» **EXERCISE AIM**: Reproduce exactly the lines from the one containing "Reconstruct the object" down to the one containing "to the head.", including both of those lines, and nothing else.

» **RECORDS FOR PROCESSING**:
========================

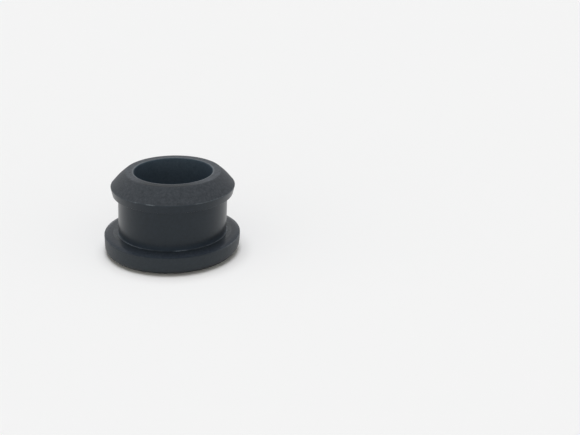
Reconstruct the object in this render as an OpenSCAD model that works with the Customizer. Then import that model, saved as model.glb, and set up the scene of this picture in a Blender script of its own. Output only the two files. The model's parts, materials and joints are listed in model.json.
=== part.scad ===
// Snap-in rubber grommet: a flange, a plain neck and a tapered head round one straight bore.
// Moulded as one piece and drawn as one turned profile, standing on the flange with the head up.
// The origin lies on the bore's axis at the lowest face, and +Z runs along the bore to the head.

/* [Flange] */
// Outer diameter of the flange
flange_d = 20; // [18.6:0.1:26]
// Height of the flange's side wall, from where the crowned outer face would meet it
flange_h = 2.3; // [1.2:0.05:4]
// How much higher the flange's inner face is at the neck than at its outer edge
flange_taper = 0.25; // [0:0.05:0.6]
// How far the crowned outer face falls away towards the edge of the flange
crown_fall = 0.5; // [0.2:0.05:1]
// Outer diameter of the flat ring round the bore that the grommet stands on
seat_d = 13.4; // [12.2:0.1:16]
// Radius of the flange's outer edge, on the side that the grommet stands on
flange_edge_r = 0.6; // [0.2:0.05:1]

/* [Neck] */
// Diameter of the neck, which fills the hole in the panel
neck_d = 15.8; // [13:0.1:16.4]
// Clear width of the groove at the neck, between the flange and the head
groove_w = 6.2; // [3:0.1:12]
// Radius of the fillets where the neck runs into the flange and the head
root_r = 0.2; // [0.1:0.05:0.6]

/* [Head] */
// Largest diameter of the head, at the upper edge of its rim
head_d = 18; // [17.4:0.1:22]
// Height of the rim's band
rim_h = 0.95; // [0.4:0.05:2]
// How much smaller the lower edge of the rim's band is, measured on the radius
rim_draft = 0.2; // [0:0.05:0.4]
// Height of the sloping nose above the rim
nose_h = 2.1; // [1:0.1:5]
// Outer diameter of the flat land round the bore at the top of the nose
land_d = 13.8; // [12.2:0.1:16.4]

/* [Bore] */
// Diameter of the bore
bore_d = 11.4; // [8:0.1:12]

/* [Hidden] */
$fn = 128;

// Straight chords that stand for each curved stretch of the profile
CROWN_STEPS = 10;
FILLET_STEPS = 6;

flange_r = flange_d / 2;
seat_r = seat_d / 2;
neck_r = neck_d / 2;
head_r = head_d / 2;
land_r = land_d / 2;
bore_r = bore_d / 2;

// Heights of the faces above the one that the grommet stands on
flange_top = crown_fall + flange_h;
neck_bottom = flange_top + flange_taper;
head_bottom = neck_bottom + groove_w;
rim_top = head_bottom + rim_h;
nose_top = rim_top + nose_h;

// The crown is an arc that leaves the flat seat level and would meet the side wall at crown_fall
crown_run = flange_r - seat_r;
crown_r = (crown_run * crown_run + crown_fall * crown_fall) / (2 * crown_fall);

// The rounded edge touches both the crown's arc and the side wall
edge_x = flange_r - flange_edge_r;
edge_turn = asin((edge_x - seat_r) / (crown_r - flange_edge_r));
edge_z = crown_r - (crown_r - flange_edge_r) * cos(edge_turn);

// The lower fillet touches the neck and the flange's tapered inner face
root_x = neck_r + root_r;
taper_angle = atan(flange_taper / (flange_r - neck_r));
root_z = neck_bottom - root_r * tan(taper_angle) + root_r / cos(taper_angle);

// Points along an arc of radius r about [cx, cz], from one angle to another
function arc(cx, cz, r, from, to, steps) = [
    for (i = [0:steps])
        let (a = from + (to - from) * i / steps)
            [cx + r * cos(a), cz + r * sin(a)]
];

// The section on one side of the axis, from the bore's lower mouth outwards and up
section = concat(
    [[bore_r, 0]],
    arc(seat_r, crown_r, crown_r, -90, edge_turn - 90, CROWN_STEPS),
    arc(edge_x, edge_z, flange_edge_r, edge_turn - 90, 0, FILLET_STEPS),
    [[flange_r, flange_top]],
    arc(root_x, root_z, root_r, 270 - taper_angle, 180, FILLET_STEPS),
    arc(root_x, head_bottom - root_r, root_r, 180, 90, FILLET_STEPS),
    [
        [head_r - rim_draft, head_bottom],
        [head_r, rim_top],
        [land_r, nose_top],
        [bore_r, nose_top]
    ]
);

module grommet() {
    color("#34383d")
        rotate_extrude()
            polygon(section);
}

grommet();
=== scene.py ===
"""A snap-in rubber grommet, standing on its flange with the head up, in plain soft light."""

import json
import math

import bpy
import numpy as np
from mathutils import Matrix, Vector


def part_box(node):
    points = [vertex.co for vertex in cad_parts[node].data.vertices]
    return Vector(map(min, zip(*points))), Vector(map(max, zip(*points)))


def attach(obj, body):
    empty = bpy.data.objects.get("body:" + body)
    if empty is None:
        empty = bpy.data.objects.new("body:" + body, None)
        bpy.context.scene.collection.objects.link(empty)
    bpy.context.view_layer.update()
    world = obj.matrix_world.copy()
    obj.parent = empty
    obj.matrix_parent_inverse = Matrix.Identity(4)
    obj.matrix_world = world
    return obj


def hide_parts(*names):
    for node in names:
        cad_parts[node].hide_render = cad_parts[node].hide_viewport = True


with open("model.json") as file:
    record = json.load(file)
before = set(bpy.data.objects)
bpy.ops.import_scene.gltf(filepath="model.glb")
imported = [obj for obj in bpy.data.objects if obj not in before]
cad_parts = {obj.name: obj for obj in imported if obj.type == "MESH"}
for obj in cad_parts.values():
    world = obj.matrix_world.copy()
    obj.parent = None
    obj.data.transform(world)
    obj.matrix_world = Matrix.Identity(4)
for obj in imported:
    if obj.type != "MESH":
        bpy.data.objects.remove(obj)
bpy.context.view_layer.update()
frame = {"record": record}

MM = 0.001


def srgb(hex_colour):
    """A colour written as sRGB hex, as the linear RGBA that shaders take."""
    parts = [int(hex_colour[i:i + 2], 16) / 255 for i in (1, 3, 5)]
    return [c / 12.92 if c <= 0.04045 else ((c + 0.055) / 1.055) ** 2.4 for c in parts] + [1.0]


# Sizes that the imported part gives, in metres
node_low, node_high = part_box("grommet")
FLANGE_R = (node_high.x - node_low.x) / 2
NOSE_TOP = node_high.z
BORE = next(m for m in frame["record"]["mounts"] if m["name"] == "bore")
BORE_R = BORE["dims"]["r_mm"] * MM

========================

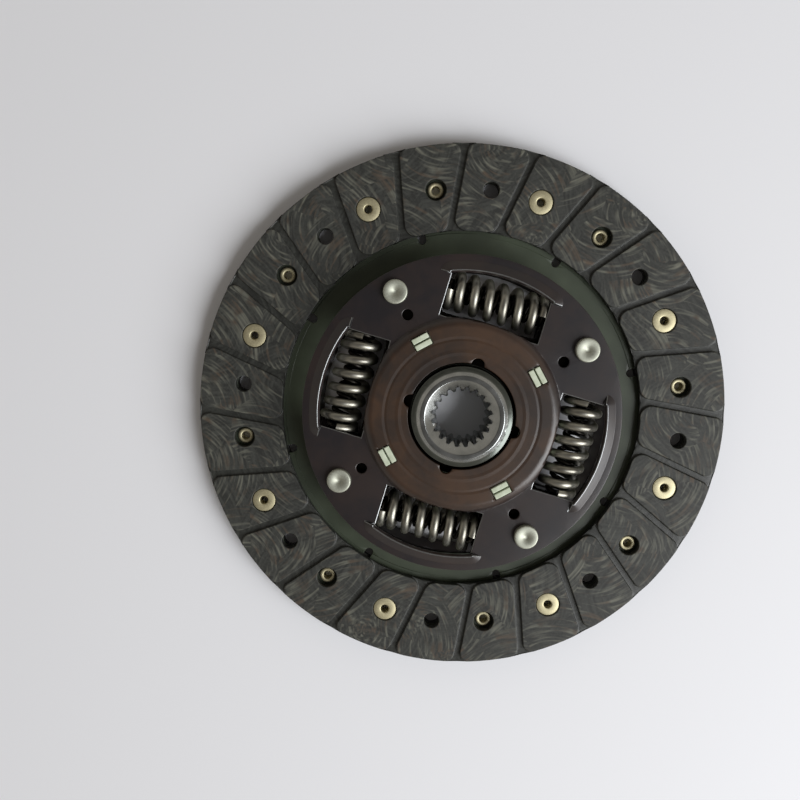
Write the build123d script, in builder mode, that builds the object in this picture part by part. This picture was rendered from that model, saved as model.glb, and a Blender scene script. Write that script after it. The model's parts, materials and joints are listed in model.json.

========================

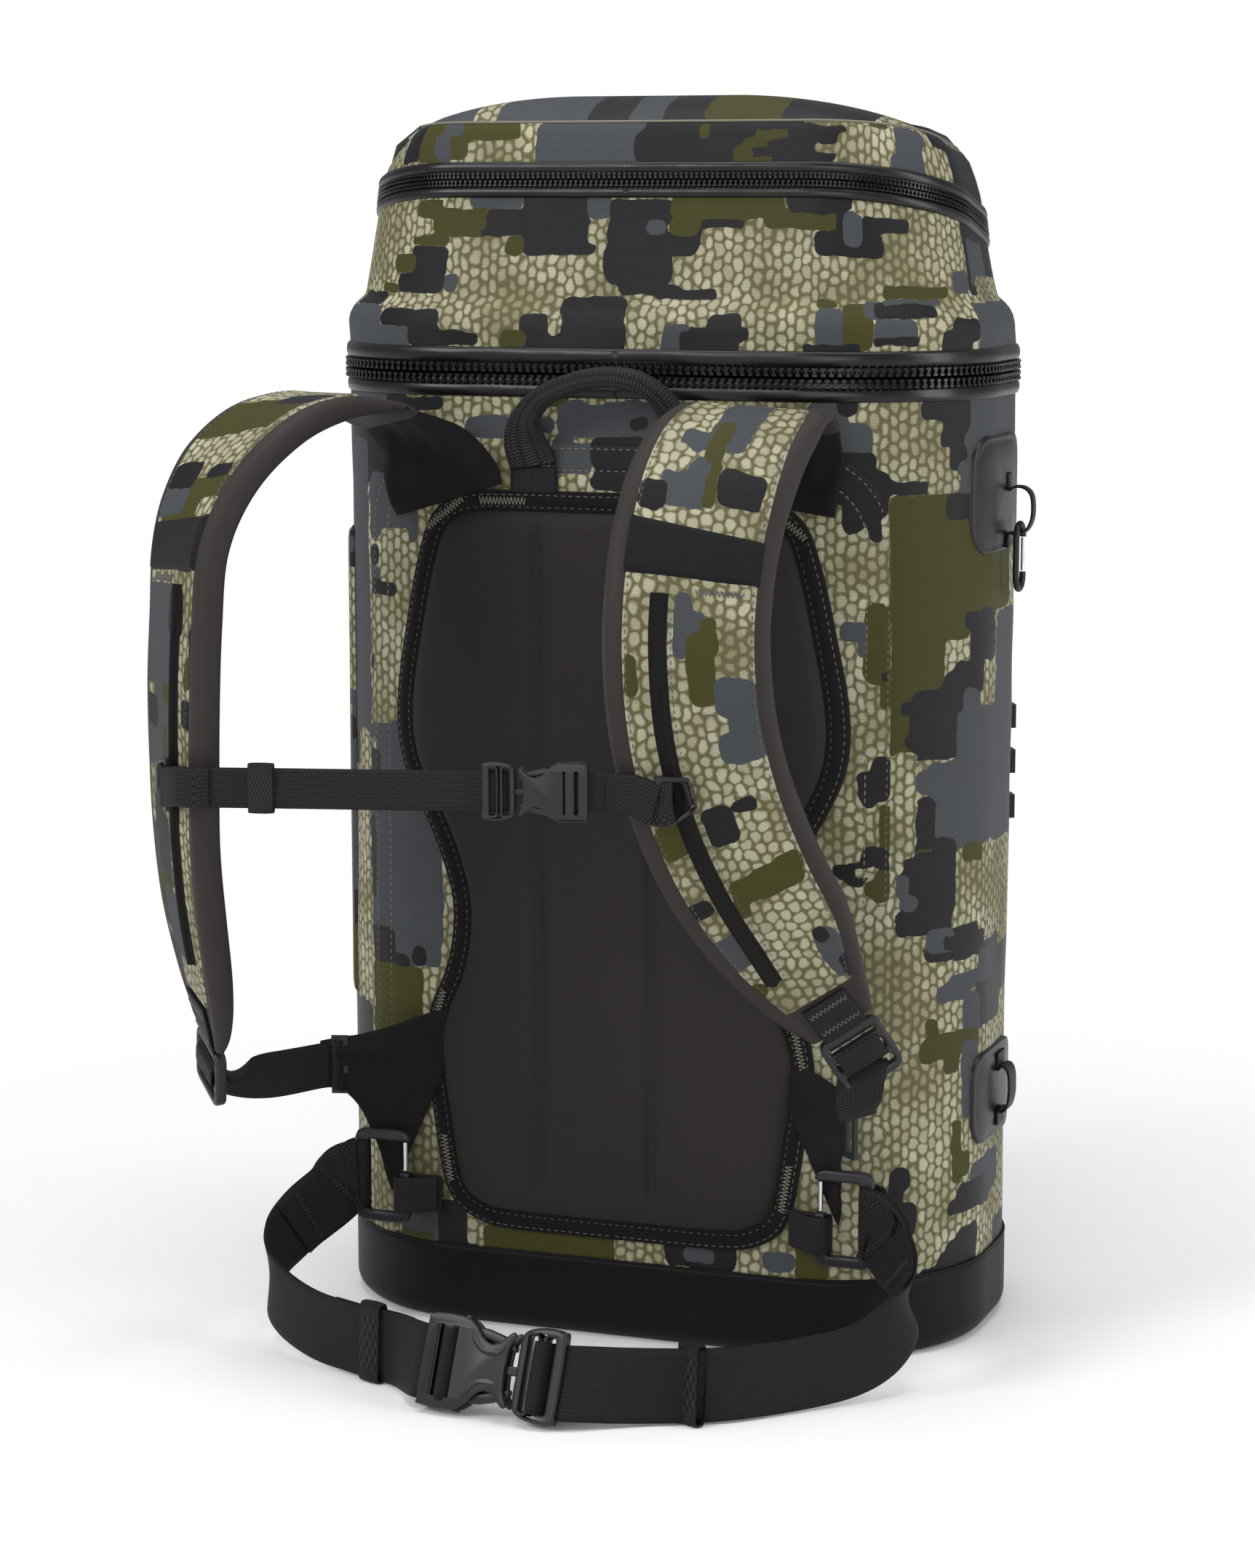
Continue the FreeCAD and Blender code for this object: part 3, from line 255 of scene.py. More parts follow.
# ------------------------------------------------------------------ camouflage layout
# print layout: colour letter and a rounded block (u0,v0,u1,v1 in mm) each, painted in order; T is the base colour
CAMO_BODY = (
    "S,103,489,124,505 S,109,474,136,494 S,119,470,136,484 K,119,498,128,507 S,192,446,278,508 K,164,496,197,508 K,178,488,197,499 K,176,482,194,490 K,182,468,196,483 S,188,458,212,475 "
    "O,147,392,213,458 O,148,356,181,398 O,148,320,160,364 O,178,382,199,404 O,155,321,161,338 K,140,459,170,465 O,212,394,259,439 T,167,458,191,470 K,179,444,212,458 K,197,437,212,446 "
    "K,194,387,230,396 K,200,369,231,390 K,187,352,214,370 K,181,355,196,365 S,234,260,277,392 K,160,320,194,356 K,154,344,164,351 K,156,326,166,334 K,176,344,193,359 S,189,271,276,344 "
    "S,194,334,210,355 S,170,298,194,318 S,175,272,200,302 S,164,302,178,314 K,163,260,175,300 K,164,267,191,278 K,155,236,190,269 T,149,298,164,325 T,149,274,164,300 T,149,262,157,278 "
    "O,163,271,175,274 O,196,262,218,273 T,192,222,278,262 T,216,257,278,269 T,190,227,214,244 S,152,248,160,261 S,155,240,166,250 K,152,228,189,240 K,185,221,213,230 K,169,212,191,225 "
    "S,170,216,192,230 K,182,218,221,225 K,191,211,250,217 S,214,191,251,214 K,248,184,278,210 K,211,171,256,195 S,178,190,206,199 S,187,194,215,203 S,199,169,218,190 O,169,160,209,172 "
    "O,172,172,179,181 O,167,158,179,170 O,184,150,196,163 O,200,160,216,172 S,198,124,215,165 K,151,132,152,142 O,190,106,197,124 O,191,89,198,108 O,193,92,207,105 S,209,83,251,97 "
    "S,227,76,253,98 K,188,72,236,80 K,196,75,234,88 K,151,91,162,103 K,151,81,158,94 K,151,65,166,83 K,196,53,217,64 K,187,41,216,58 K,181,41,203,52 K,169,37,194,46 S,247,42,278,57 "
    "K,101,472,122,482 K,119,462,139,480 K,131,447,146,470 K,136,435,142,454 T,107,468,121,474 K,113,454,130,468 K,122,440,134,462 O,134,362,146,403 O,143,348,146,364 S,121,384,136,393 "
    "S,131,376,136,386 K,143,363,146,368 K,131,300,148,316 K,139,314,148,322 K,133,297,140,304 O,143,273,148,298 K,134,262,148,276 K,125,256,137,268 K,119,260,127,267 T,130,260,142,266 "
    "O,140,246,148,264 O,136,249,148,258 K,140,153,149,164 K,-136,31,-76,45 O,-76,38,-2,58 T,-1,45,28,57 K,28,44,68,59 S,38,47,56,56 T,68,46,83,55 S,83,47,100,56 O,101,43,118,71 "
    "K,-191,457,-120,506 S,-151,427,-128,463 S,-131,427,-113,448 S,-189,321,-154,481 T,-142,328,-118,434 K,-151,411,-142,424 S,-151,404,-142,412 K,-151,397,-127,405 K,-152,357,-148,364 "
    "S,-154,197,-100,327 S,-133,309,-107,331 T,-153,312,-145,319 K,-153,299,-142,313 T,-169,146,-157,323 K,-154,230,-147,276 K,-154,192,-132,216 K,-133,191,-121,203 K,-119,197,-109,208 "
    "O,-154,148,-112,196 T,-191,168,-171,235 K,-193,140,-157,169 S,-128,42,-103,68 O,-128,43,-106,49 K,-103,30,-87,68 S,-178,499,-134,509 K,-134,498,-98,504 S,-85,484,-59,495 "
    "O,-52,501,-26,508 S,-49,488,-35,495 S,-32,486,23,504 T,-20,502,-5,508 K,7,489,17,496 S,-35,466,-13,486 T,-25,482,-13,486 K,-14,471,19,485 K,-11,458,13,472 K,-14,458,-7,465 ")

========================

» **THE REPLY**:
Reconstruct the object in this render as an OpenSCAD model that works with the Customizer. Then import that model, saved as model.glb, and set up the scene of this picture in a Blender script of its own. Output only the two files. The model's parts, materials and joints are listed in model.json.
=== part.scad ===
// Snap-in rubber grommet: a flange, a plain neck and a tapered head round one straight bore.
// Moulded as one piece and drawn as one turned profile, standing on the flange with the head up.
// The origin lies on the bore's axis at the lowest face, and +Z runs along the bore to the head.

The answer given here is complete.